- [What is needed]:
Include in the output exactly the lines from the opening of the data through the line containing "# ---- push rod", and nothing more.

[begin Data lines]

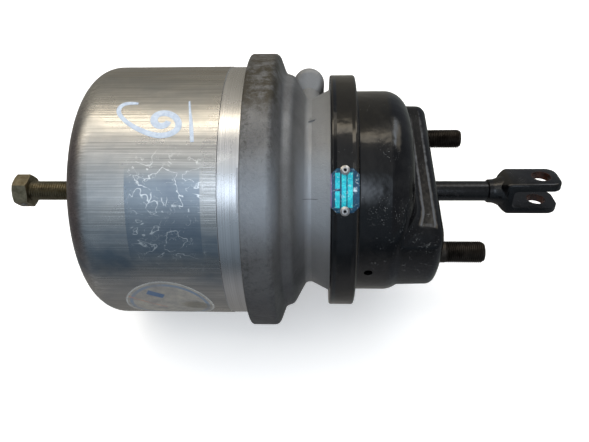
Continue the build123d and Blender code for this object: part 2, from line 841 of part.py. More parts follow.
save(thrust_pad.part, "thrust_pad", (0.12, 0.12, 0.12))


def coil(start, stop, start_radius, stop_radius, turns, wire, sides):
    """A cone-shaped coil spring of round wire between two stations on the main axis."""
    height = stop - start
    lean = degrees(atan2(stop_radius - start_radius, height))
    with BuildPart() as spring:
        with BuildLine() as path:
            Helix(
                pitch=height / turns,
                height=height,
                radius=start_radius,
                center=(start, 0, 0),
                direction=(1, 0, 0),
                cone_angle=lean,
            )
        with BuildSketch(Plane(path.line @ 0, z_dir=path.line % 0)):
            RegularPolygon(wire, sides)
        sweep(is_frenet=True)
    return spring.part


power_spring = coil(
    cylinder_floor + spring_wire + loose_gap,
    piston_floor - spring_wire - loose_gap,
    spring_big,
    spring_small,
    spring_turns,
    spring_wire,
    8,
)
save(power_spring, "power_spring", (0.25, 0.25, 0.27))


# ---- push rod group -----------------------------------------------------------------

with BuildPart() as diaphragm:
    outer_lip = lip_radius - lip_gap
    fold = diaphragm_thick / 2
    foot = deep_radius - chamber_draft - chamber_corner - diaphragm_side
    bend = throat_radius - diaphragm_side
    seat = seat_radius - diaphragm_side
    with BuildSketch(Plane.XY):
        face(
            (diaphragm_rear, 0),
            (diaphragm_rear, foot),
            (diaphragm_rear + diaphragm_corner, foot + diaphragm_corner),
            (throat_x, bend),
            (joint_x - bead, seat),
            (joint_x - bead, outer_lip),
            (joint_x + bead, outer_lip),
            (joint_x + bead, seat - fold),
            (throat_x + fold, bend - diaphragm_thick),
            (diaphragm_front + diaphragm_corner, foot + diaphragm_corner - diaphragm_thick),
            (diaphragm_front, foot - fold),
            (diaphragm_front, 0),
        )
    revolve(axis=Axis.X)

save(diaphragm.part, "diaphragm", rubber)

with BuildPart() as push_plate:
    with BuildSketch(Plane.XY) as section:
        face(
            (plate_rear, rod_radius),
            (plate_rear, plate_radius - plate_bend),
            (plate_rear + plate_rim / 2, plate_radius),
            (plate_rear + plate_rim, plate_radius),
            (plate_rear + plate_rim, plate_radius - plate_thick),
            (plate_front, plate_radius - plate_bend - plate_thick),
            (plate_front, plate_hub_radius),
            (plate_front + plate_hub, plate_hub_radius - hub_draft),
            (plate_front + plate_hub, rod_radius),
        )
    revolve(axis=Axis.X)

save(push_plate.part, "push_plate", steel_black)

with BuildPart() as push_rod:
    with BuildSketch(Plane.XY) as rod:
        face((plate_rear, 0), (rod_end, 0), (rod_end, rod_radius), (plate_rear, rod_radius))
        chamfer(corners(rod, (rod_end, rod_radius)), rod_chamfer)
    revolve(axis=Axis.X)

save(push_rod.part, "push_rod", steel_black)

return_spring = coil(
    plate_front + return_wire + loose_gap,
    -sheet - dust_seal_thick - return_wire - loose_gap,
    return_big,
    return_small,
    return_turns,
    return_wire,
    6,
)
save(return_spring, "return_spring", (0.3, 0.3, 0.32))

with BuildPart() as yoke:
    with BuildSketch(cross_plane(yoke_start, yoke_angle)):
        Circle(yoke_neck_radius)
    with BuildSketch(cross_plane(yoke_shoulder, yoke_angle)) as block:
        Rectangle(yoke_thick, yoke_width)
        fillet(block.vertices(), yoke_edge)
    loft()
    with BuildSketch(cross_plane(yoke_shoulder, yoke_angle)) as ears:
        Rectangle(yoke_thick, yoke_width)
        fillet(ears.vertices(), yoke_edge)
    extrude(amount=yoke_tip - yoke_shoulder)
    # the slot and the rounded ear tips
    side = Plane((0, 0, 0), x_dir=(1, 0, 0), z_dir=way(yoke_angle + 90))
    with BuildSketch(side) as slot:
        with Locations((yoke_slot, 0)):
            Rectangle(yoke_tip, yoke_gap, align=(Align.MIN, Align.CENTER))
        fillet(slot.vertices().sort_by_distance((yoke_slot, 0, 0))[:2], yoke_slot_corner)
    extrude(amount=yoke_width, both=True, mode=Mode.SUBTRACT)
    flat = Plane((0, 0, 0), x_dir=(1, 0, 0), z_dir=way(yoke_angle))
    with BuildSketch(flat) as tips:
        with Locations((yoke_tip, 0)):
            Rectangle(yoke_tip, yoke_width, align=(Align.MAX, Align.CENTER))
        fillet(tips.vertices().sort_by(Axis.X)[-2:], yoke_tip_corner)
    extrude(amount=yoke_thick, both=True, mode=Mode.INTERSECT)
    with BuildSketch(flat):
        with Locations((yoke_pin_x, 0)):
            Circle(yoke_pin_radius)
    extrude(amount=yoke_thick, both=True, mode=Mode.SUBTRACT)
    with BuildSketch(Plane.YZ.offset(yoke_start)):
        Circle(rod_radius)
    extrude(amount=rod_end - yoke_start, mode=Mode.SUBTRACT)

save(yoke.part, "yoke", steel_black)


# ---- release bolt -------------------------------------------------------------------

pin_plane = Plane((hex_rear + hex_length / 2, 0, 0), z_dir=way(hex_angle - 30))

with BuildPart() as release_bolt:
    with BuildSketch(Plane.XY) as shank:
        face(
            (hex_rear + bolt_sunk, 0),
            (hex_rear + bolt_sunk, bolt_radius - bolt_chamfer),
            (hex_rear + bolt_sunk + bolt_chamfer, bolt_radius),
            (collar_front + loose_gap, bolt_radius),
            (collar_front + loose_gap, bolt_head_radius),
            (bolt_front, bolt_head_radius),
            (bolt_front, 0),
        )
    revolve(axis=Axis.X)
    with BuildSketch(pin_plane):
        Circle(pin_radius)
    extrude(amount=hex_flats, both=True, mode=Mode.SUBTRACT)

save(release_bolt.part, "release_bolt", olive)

with BuildPart() as release_hex:
    with BuildSketch(Plane.YZ.offset(hex_rear)):
        RegularPolygon(hex_flats / 2, 6, major_radius=False, rotation=hex_angle)
        Circle(bolt_radius, mode=Mode.SUBTRACT)
    extrude(amount=hex_length)
    # turned bevels on the six corners
    with BuildSketch(Plane.XY) as bevel:
        corner = hex_flats / 2 / cos(radians(30))
        face(
            (hex_rear, 0),
            (hex_rear, corner - hex_bevel),
            (hex_rear + hex_bevel / 2, corner),
            (hex_front - hex_bevel / 2, corner),
            (hex_front, corner - hex_bevel),
            (hex_front, 0),
        )
    revolve(axis=Axis.X, mode=Mode.INTERSECT)
    with BuildSketch(pin_plane):
        Circle(pin_radius)
    extrude(amount=hex_flats, both=True, mode=Mode.SUBTRACT)

save(release_hex.part, "release_hex", olive)

with BuildPart() as hex_pin:
    with BuildSketch(pin_plane.offset(-hex_flats / 2 - pin_proud)):
        Circle(pin_radius)
        Circle(pin_radius - pin_wall, mode=Mode.SUBTRACT)
    extrude(amount=hex_flats + 2 * pin_proud)

save(hex_pin.part, "hex_pin", (0.3, 0.3, 0.3))

bolt_collar = ring(collar_rear, collar_front, bolt_radius + slide_gap, collar_radius)
save(bolt_collar, "bolt_collar", bright)
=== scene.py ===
# %% [markdown]
# # A spring brake chamber
#
# This is the air-worked actuator that pushes a truck's or trailer's brake lever. An aluminium
# cylinder with a strong spring sits behind a cast body, a ring clamps a black steel bowl to
# its front, and a push rod with a yoke comes out of the bowl. The shapes that do the work come
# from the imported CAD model. The lesson adds what makes them look real: finishes, threads, a
# forged yoke, a diaphragm, a spring, and the marks of handling. Everything is in metres.

import json
from math import atan2, cos, degrees, hypot, pi, radians, sin

import bmesh
import bpy
from mathutils import Euler, Matrix, Vector


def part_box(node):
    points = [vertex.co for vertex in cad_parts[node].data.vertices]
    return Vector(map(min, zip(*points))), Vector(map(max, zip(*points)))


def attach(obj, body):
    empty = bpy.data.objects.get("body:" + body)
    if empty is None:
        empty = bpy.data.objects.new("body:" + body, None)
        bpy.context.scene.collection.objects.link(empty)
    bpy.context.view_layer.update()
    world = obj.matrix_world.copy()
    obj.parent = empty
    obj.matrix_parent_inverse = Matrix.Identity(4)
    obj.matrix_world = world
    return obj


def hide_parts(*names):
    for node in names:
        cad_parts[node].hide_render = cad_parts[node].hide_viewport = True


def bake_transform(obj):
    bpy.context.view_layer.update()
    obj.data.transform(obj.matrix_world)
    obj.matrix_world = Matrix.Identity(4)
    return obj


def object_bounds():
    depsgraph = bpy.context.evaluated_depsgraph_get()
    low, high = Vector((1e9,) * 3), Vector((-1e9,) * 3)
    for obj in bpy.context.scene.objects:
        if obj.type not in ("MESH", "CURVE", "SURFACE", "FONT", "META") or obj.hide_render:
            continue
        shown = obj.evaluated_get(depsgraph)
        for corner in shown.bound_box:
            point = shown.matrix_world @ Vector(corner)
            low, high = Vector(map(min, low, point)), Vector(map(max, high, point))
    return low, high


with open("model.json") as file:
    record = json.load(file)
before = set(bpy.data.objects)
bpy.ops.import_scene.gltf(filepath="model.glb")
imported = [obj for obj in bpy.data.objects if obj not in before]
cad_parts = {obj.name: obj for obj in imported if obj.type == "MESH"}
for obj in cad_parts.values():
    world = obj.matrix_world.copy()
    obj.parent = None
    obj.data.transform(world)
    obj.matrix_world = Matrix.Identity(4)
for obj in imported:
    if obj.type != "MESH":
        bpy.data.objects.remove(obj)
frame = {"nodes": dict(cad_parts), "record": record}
cad_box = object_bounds()
print("CAD box, low and high corner:", cad_box)

# %% [markdown]
# ## Directions round the axis
#
# The push rod runs along X, and the chamber is round about it. A place on it is easiest to
# give as an X and an angle about the axis, counted from +Y towards +Z, so two small helpers
# turn such angles into vectors. The side that faces the viewer lies at 131 degrees.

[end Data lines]

- [Finished answer]:
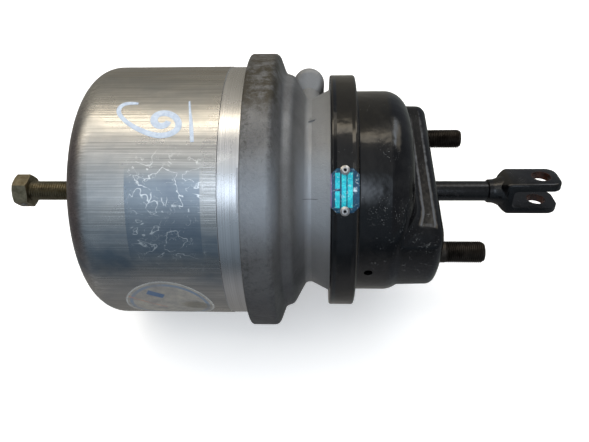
Continue the build123d and Blender code for this object: part 2, from line 841 of part.py. More parts follow.
save(thrust_pad.part, "thrust_pad", (0.12, 0.12, 0.12))


def coil(start, stop, start_radius, stop_radius, turns, wire, sides):
    """A cone-shaped coil spring of round wire between two stations on the main axis."""
    height = stop - start
    lean = degrees(atan2(stop_radius - start_radius, height))
    with BuildPart() as spring:
        with BuildLine() as path:
            Helix(
                pitch=height / turns,
                height=height,
                radius=start_radius,
                center=(start, 0, 0),
                direction=(1, 0, 0),
                cone_angle=lean,
            )
        with BuildSketch(Plane(path.line @ 0, z_dir=path.line % 0)):
            RegularPolygon(wire, sides)
        sweep(is_frenet=True)
    return spring.part


power_spring = coil(
    cylinder_floor + spring_wire + loose_gap,
    piston_floor - spring_wire - loose_gap,
    spring_big,
    spring_small,
    spring_turns,
    spring_wire,
    8,
)
save(power_spring, "power_spring", (0.25, 0.25, 0.27))


# ---- push rod group -----------------------------------------------------------------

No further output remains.